Practical Guidance for Engineers
Experienced RF designers offer several hard-learned lessons:
- Always budget for headroom—design the PA for slightly higher output power than required to compensate for front-end losses and process variation.
- Use on-chip temperature sensors to trigger adaptive bias reduction when the die gets hot, preventing thermal runaway.
- Pay close attention to substrate coupling in CMOS designs; the PA can inject noise into the PLL or receiver, causing desensitization.
- Collaborate with software teams to implement packet-length optimization—shorter transmission bursts reduce average power even if peak power remains constant.
For a deeper dive into specific circuit topologies, the paper "A 0.9V 0.5mW IoT Power Amplifier with Adaptive Biasing" provides an excellent case study.
Conclusion: Building for a Connected, Low-Power Future
Designing power amplifiers for IoT devices with limited power budgets is an exercise in disciplined optimization.

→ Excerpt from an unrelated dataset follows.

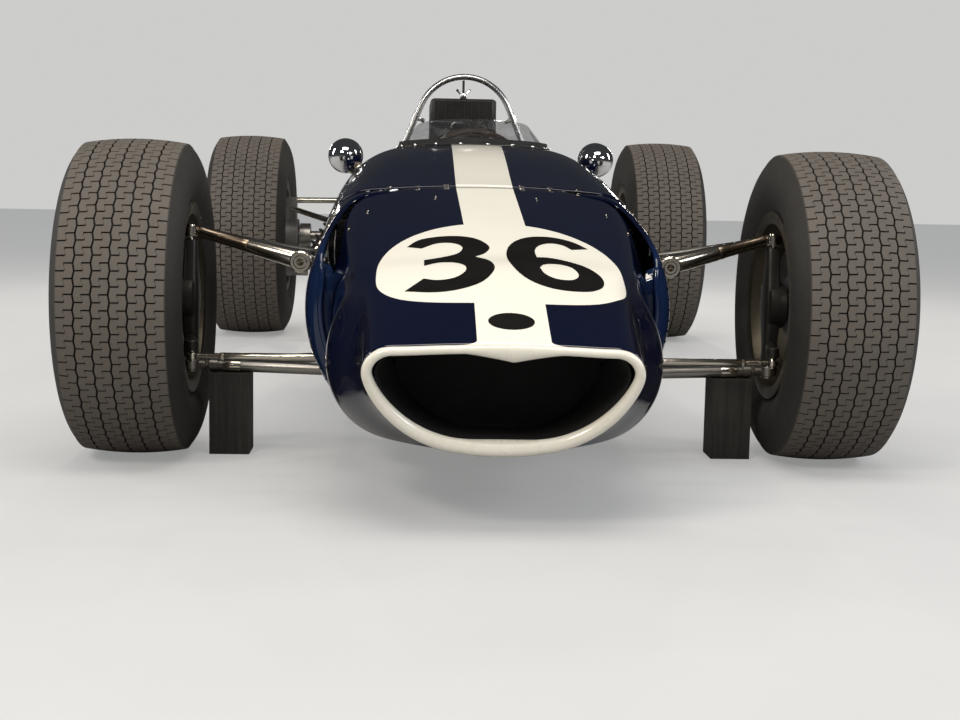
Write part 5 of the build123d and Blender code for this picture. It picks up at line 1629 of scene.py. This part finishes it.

By prioritizing efficiency without sacrificing linearity, integrating power-saving modes, and leveraging the best transistor technology and topology for the target standard, engineers can deliver PAs that enable devices to run for years on a single battery. The field is rapidly evolving with advanced simulation tools, AI-assisted design, and heterogeneous integration, promising even greater gains. The key is to remain grounded in the fundamental trade-offs while embracing new techniques that push the boundaries of what is possible in low-power wireless communication.